- MATERIAL PROVIDED -
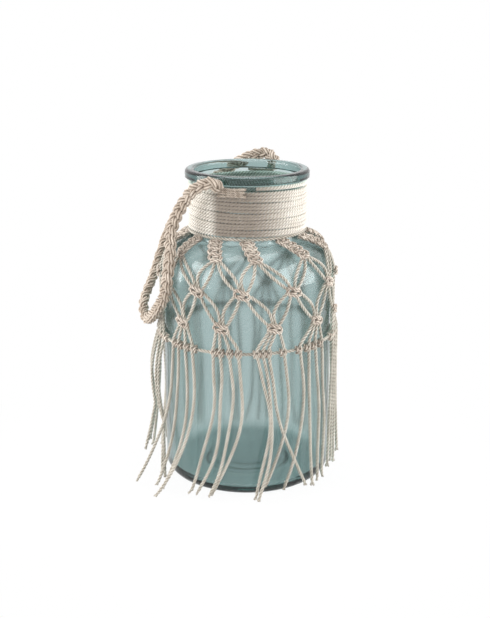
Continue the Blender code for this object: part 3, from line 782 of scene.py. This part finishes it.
def hitch(angle):
    """Two turns of a cord over the band, side by side."""
    turns = []
    for side in (-1, 1):
        at = angle + side * HITCH_STEP / band_ring
        loop = []
        for j in range(HITCH_POINTS + 1):
            t = math.radians(HITCH_WRAP_DEGREES) * (j / HITCH_POINTS - 0.5)
            out = max(band_ring + HITCH_REACH * math.cos(t), BODY_RADIUS + CORD_RADIUS)
            lean = side * HITCH_LEAN * math.sin(t)
            loop.append(around(at + lean, out, band_height + HITCH_REACH * math.sin(t)))
        turns.append(laid_cord(loop, CORD_RADIUS, CORD_LAY, finish=1))
    return turns


def hanging_cord(column, strand, angle):
    """A cord from its hitch down to its cut end, and the parted plies there."""
    sway = FRINGE_SWAY_SHARES[column][strand] * FRINGE_SWAY
    splay = FRINGE_SPLAY * COLUMN_SPLAY_SHARES[column] * STRAND_SPLAY_SHARES[strand]
    splay += FRINGE_LAYER * (strand % 2)
    foot_height = FRINGE_FOOT + FRINGE_SPREAD * ((5 * strand + 3 * column) % 7 / 7)
    if column in FRONT_FEET:
        foot_degrees, gap, foot_height = FRONT_FEET[column][strand]
        sway = (math.radians(foot_degrees) - math.remainder(angle, 2 * math.pi)) * BODY_RADIUS
        splay = gap - HITCH_LIFT
    drawn_bow = draw.uniform(-BACK_BOW_SHARE, BACK_BOW_SHARE)
    bow = FRONT_BOW_SHARES[column][strand] if column < len(FRONT_BOW_SHARES) else drawn_bow
    ripple = draw.uniform(-FRINGE_RIPPLE, FRINGE_RIPPLE)
    ripple_phase = draw.uniform(0, 6)
    top = BAND_DROP
    foot = SHOULDER_START + SHOULDER_LENGTH - foot_height - FRAY_LENGTH / 2
    bow_out = LEFT_BOW_OUT if column == COLUMNS - 1 else 0
    points = []
    for i in range(FRINGE_POINTS + 1):
        share = i / FRINGE_POINTS
        aside = sway * share**FRINGE_POWER + bow * FRINGE_BOW * math.sin(math.pi * share)
        aside += ripple * math.sin(9 * share + ripple_phase) * min(1, 4 * share)
        lift = HITCH_LIFT + splay * share**FRINGE_POWER
        lift += bow_out * math.sin(math.pi * min(1, 1.6 * share))
        lift = max(lift, CORD_RADIUS + FRINGE_LAYER / 2 * (strand % 2))
        points.append(on_glass(angle + aside / BODY_RADIUS, top + (foot - top) * share, lift)[0])
    cords = [laid_cord(points, CORD_RADIUS, CORD_LAY, taper=END_TAPER)]
    end, way = points[-1], (points[-1] - points[-2]).normalized()
    for _ in range(FRAY_PLIES):
        spread = Vector((draw.uniform(-1, 1), draw.uniform(-1, 1), draw.uniform(-0.2, 0.2)))
        spread *= FRAY_SPREAD
        start = end - way * FRAY_LENGTH / 2 + spread / 4
        bend = start + way * FRAY_LENGTH / 2 + spread / 3
        fray = smooth_route([start, bend, start + way * FRAY_LENGTH * 0.9 + spread], 4)
        cords.append(laid_cord(fray, FRAY_RADIUS, FRAY_LENGTH * 2, plies=2))
    return cords


for column in range(COLUMNS):
    angle, drop = lower_place(column)
    cords = net_knot(angle, drop)
    for strand in range(4):
        spread = HITCH_SPREAD_SHARES[column % len(HITCH_SPREAD_SHARES)][strand]
        foot = column_angle(column + spread, BAND_SHIFT_SHARES[column])
        start = strand_start(angle, drop, KNOT_WIDTH, strand)
        above = BAND_DROP - HITCH_REACH
        line = []
        for i in range(HITCH_POINTS + 1):
            share = i / HITCH_POINTS
            smooth = share * share * (3 - 2 * share)
            lift = CORD_LIFT + (HITCH_LIFT - CORD_LIFT) * share
            place = start + (foot - start) * smooth
            line.append(on_glass(place, drop + (above - drop) * share, lift)[0])
        cords.append(laid_cord(line, CORD_RADIUS, CORD_LAY))
        cords += hitch(foot)
        cords += hanging_cord(column, strand, foot)
    name = f"{column + 1:02d}"
    piece(f"fringe_{name}", cords, net_finishes, "vase", "natural_cotton", f"tassel_{name}")

# Rope ends: where the handle stops, its yarns are laid flat along the winding's top turns and cut.
# One end lies in front and one behind.
TAIL_YARNS = 4
TAIL_YARN_RADIUS = 0.0013
TAIL_YARN_PITCH = 0.0022
TAIL_OUT = 0.0021
TAIL_HEIGHT_MIDDLE = 0.2680
TAIL_TURN_DEGREES = 22
TAIL_LAP_DEGREES = 4
TAIL_RAGGED_DEGREES = 1.5
TAIL_BEND = 0.0006
TAIL_POINTS = 24
for end_name, turn_degrees in (("front", HANDLE_AXIS_DEGREES), ("back", HANDLE_AXIS_DEGREES + 180)):
    yarns = []
    for yarn in range(TAIL_YARNS):
        height = TAIL_HEIGHT_MIDDLE + (yarn - (TAIL_YARNS - 1) / 2) * TAIL_YARN_PITCH
        reach_degrees = TAIL_TURN_DEGREES - TAIL_RAGGED_DEGREES * ((2 * yarn) % 3) + TAIL_LAP_DEGREES
        line = []
        for i in range(TAIL_POINTS + 1):
            share = i / TAIL_POINTS
            turn = math.radians(turn_degrees - TAIL_LAP_DEGREES + reach_degrees * share)
            out = twine_ring + TWINE_RADIUS + TAIL_OUT - TAIL_BEND * share
            line.append(around(turn, out, height + TAIL_BEND * math.sin(3 * share + yarn)))
        yarns.append(laid_cord(line, TAIL_YARN_RADIUS, CORD_LAY))
    node = f"handle_tail_{end_name}"
    piece(f"rope_end_{end_name}", yarns, [rope_finish], "vase", "plaited_rope", node)

# Floor: a plain pale sweep of matt board that the jar stands on. It goes white away from the
# jar, and what the glass shows of it is darker close by.
FLOOR_SIZE = 60
FLOOR_GAP = 0.0004
FLOOR_COLOUR = (0.86, 0.86, 0.86, 1)
NEAR_GLOW_SHARE = 0.94
NEAR_RING = (0.08, 0.3)
GLASS_GLOW_SHARE = 0.42
GLASS_RING = (0.05, 0.21)
WHITE = (1, 1, 1, 1)
bpy.ops.object.select_all(action="DESELECT")
bpy.ops.mesh.primitive_plane_add(size=FLOOR_SIZE, location=(0, 0, -FLOOR_GAP))
floor = bpy.context.object
floor.name = "floor"
pale = Finish(bpy.data.materials.new("pale floor"))
pale.surface({"Base Color": FLOOR_COLOUR, "Roughness": 0.9, "Specular IOR Level": 0})
place = pale.add("ShaderNodeTexCoord", {}, {}).outputs["Object"]
length = pale.add("ShaderNodeVectorMath", {"operation": "LENGTH"}, {0: place})
away = Number(pale, length.outputs["Value"])
rays = pale.add("ShaderNodeLightPath", {}, {})
through = Number(pale, rays.outputs["Is Glossy Ray"]) + rays.outputs["Is Transmission Ray"]
through = Number(pale, pale.add("ShaderNodeClamp", {}, {"Value": through}).outputs[0])
glass_glow = pale.between(*GLASS_RING, away) * (1 - GLASS_GLOW_SHARE) + GLASS_GLOW_SHARE
whitened = through * glass_glow
near_glow = pale.between(*NEAR_RING, away) * (1 - NEAR_GLOW_SHARE) + NEAR_GLOW_SHARE
direct = (1 - through) * rays.outputs["Is Camera Ray"] * near_glow
glow = pale.add("ShaderNodeEmission", {}, {"Color": WHITE, "Strength": 1})
parts = {0: whitened + direct, 1: pale.nodes["Principled BSDF"].outputs[0], 2: glow.outputs[0]}
mixed = pale.add("ShaderNodeMixShader", {}, parts)
pale.tree.links.new(mixed.outputs[0], pale.nodes["Material Output"].inputs["Surface"])
floor.data.materials.append(pale.holder)

# Light: a soft box on each side, a weaker one overhead and one at the camera. A dim white sky
# fills the shadows, and the camera and the glass see it as white.
SKY_STRENGTH = 0.5
LAMP_AIM = (0, 0, 0.14)
LAMPS = (
    ("left box", (-0.95, -0.25, 0.42), 1.05, 15),
    ("right box", (0.95, -0.30, 0.42), 1.05, 13),
    ("top box", (0, 0.1, 1.25), 0.8, 5),
    ("front fill", (0.1, -1.5, 0.75), 0.8, 2.5),
)
for name, place, size, power in LAMPS:
    data = bpy.data.lights.new(name, "AREA")
    data.size = size
    data.energy = power
    lamp = bpy.data.objects.new(name, data)
    lamp.location = place
    lamp.rotation_euler = (Vector(LAMP_AIM) - Vector(place)).to_track_quat("-Z", "Y").to_euler()
    bpy.context.scene.collection.objects.link(lamp)
sky = Finish(bpy.data.worlds.new("sky"))
bpy.context.scene.world = sky.holder
rays = sky.add("ShaderNodeLightPath", {}, {})
seen = Number(sky, rays.outputs["Is Camera Ray"]) + rays.outputs["Is Glossy Ray"]
seen = seen + rays.outputs["Is Transmission Ray"]
seen = Number(sky, sky.add("ShaderNodeClamp", {}, {"Value": seen}).outputs[0])
background = sky.nodes["Background"]
sky.feed(background.inputs["Color"], WHITE)
sky.feed(background.inputs["Strength"], seen * (1 - SKY_STRENGTH) + SKY_STRENGTH)
bpy.context.scene.view_settings.view_transform = "Standard"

- PROBLEM STATEMENT -
Copy out only the lines running from the beginning of the data to the line with "return turns", both ends included.

- FINISHED EXERCISE -
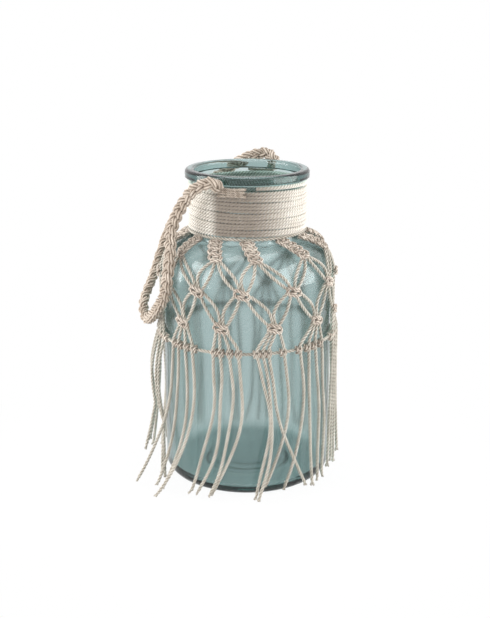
Continue the Blender code for this object: part 3, from line 782 of scene.py. This part finishes it.
def hitch(angle):
    """Two turns of a cord over the band, side by side."""
    turns = []
    for side in (-1, 1):
        at = angle + side * HITCH_STEP / band_ring
        loop = []
        for j in range(HITCH_POINTS + 1):
            t = math.radians(HITCH_WRAP_DEGREES) * (j / HITCH_POINTS - 0.5)
            out = max(band_ring + HITCH_REACH * math.cos(t), BODY_RADIUS + CORD_RADIUS)
            lean = side * HITCH_LEAN * math.sin(t)
            loop.append(around(at + lean, out, band_height + HITCH_REACH * math.sin(t)))
        turns.append(laid_cord(loop, CORD_RADIUS, CORD_LAY, finish=1))
    return turns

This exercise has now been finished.